Keats’s “Lines” could easily take on the tone of one of his odes: dedicatory, sentimental. Keats writes about the Mermaid Tavern in such a way that the resulting poem is less a verse of praise and more of a story; he aims to convey his reverence for the tavern by creating a myth about it, as opposed to blatantly glorifying the place. A master at choosing and arranging (and sometimes creating) words to best explain and describe his ideas, Keats peppers “Lines” with imagery that creates a gauzy scene: “underneath a new-old sign/sipping beverage divine/and pledging with contented smack/the Mermaid in the Zodiac.” (469-70) This passage in particular brings to mind a poet, sipping quietly in a dusky corner: the perfect shadowy hero of a medieval fantasy. 
Besides the use of rhetoric to create mystery within “the Mermaid Tavern,” Keats plays with characters from pre-existing legends, alluding to the Robin Hood fable in the first stanza. Partly a response to Reynolds’s poems about the adventurer, Keat’s reference clothes his “poets dead and gone,” giving them form and developing his poem’s inclination towards myth: “drest as though bold Robin Hood/would, with his maid Marian,/sup and bowse  from horn and can.” (469) Further mention of anonymous legendary figures and symbols- an astrologer, the Zodiac- mist over “Lines on the Mermaid Tavern” with just enough fairy-tale vernacular to make the tavern’s obvious nostalgic import soften with sensational fog.
            Structurally, too, “Lines on the Mermaid Tavern” becomes a story from a verse. A master of elevated forms of poetry (his odes speak for themselves on this point), Keats deviates from his usual eloquence and gets playful with his rhymes. Couplets compose the stanzas of “Lines” and lend a lighthearted air to the poem, imparting a feel almost like that of a nursery rhyme. Rhetorical questions (“what Elysium have ye know…choicer than the Mermaid Tavern?” and “have ye tippled drink more fine/than mine host’s Canary wine,” for example) demand the reader to dream, creating a fable by way of engaging his imagination.            
            The subject of “Lines” is the Mermaid Tavern, once a popular destination for a circle of Elizabethan writers, including Francis Beaumont, Ben Jonson, and John Fletcher. Keats’s poem partially addresses the “souls of [these] poets dead and gone,” knowingly prying for a comparison that might confirm the tavern’s place in the old wordsmiths’ lives. Not only does Keats manage to make the Mermaid Tavern the subject of a two-stanza legend, but he ably tells his audience just how significant a place it was, comparing its “dainty pies” and “Canary wine” to the “fruits of paradise” and suggesting that, to the poets in question, the Mermaid Tavern was a sort of heaven.

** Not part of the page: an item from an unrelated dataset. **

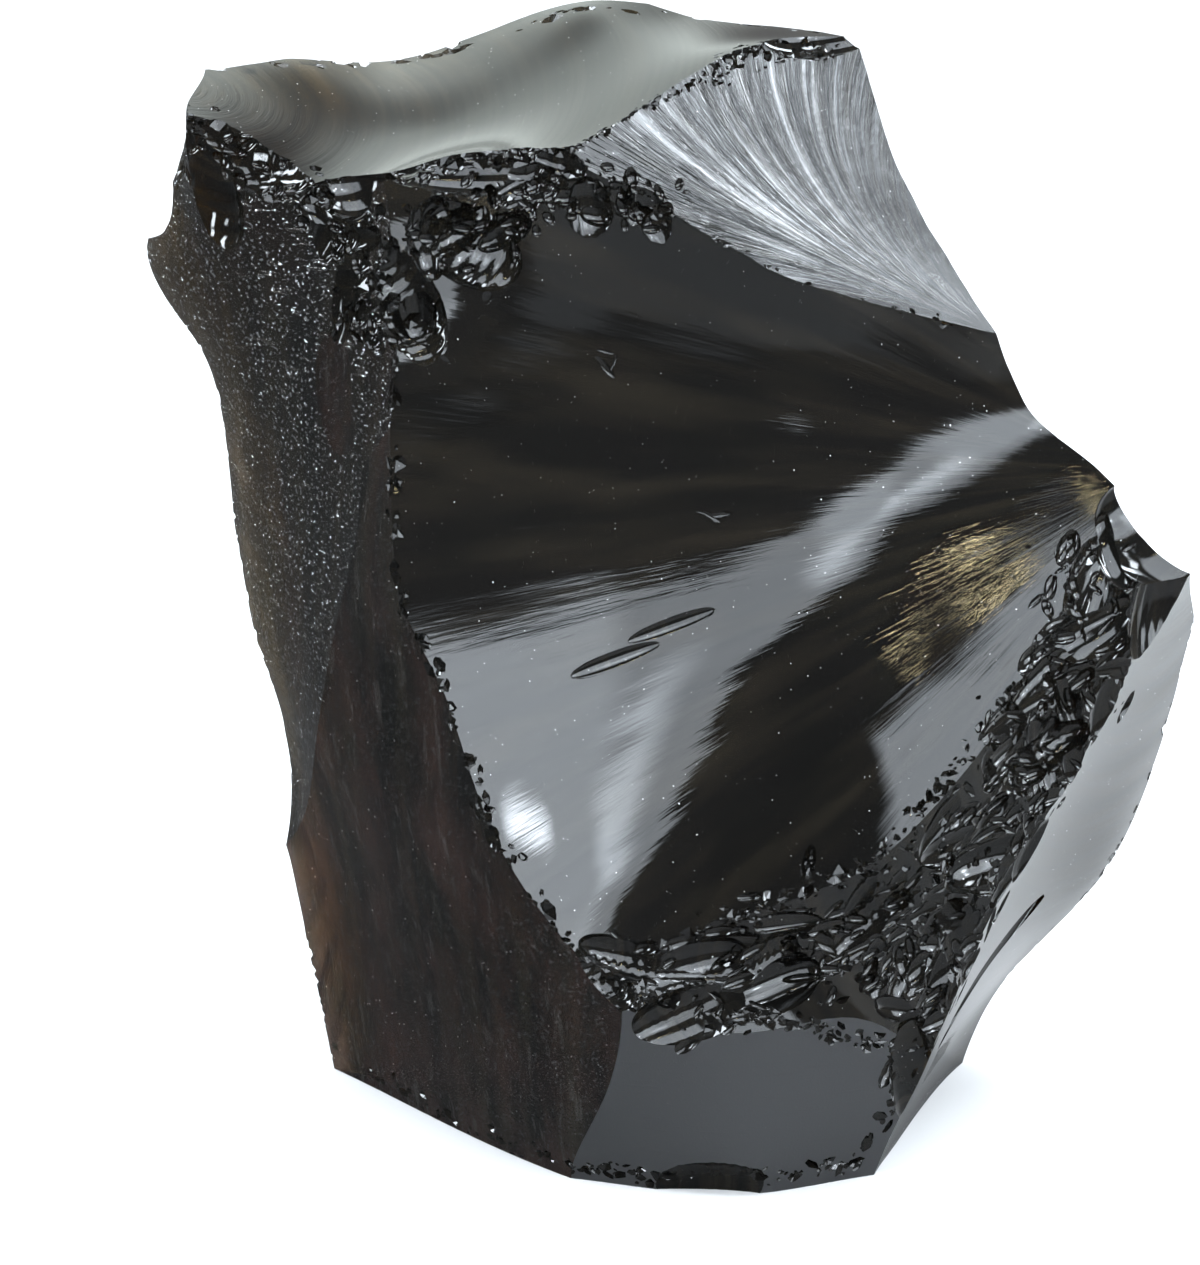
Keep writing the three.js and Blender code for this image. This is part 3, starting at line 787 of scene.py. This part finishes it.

Literary round tables are timeless and ubiquitous, and invaluable to the writers who frequent them. Providing a home base and offering a commune where conversation and ideas are imbibed as much as drink, such havens are often as important to the souls who find respite and stimulation there as a Christian paradise. Keats keenly observes that the Mermaid Tavern was such a place for the Elizabethan dramatists he admired, and leads his reader to the same conclusion as he asks, with an answer already in mind, whether or not the fineries of heaven can compete with the comfort and-most importantly- the sense of place that the Mermaid Tavern provided its regulars.
Perhaps Keats makes no great thematic statement with “Lines on the Mermaid Tavern.” The poem is not socially caustic, nor is it philosophically dramatic. It is first a playful reply to a friend’s letter, although with further reading, is also an example of Keat’s mastery of language and verse form. He uses both, by choosing words and allusions to fill the lines of a poem rhymed in an unusually whimsical form, to create a myth about his subject. Repeated queries as to the outcome of a dining-room comparison between the offerings of paradise and the Mermaid Tavern convey the spiritual importance of the inn to the writers who frequented its corners. Responding to Reynolds’s lines on the Robin Hood tale, Keats writes a little myth of his own, about a real-life legendary place.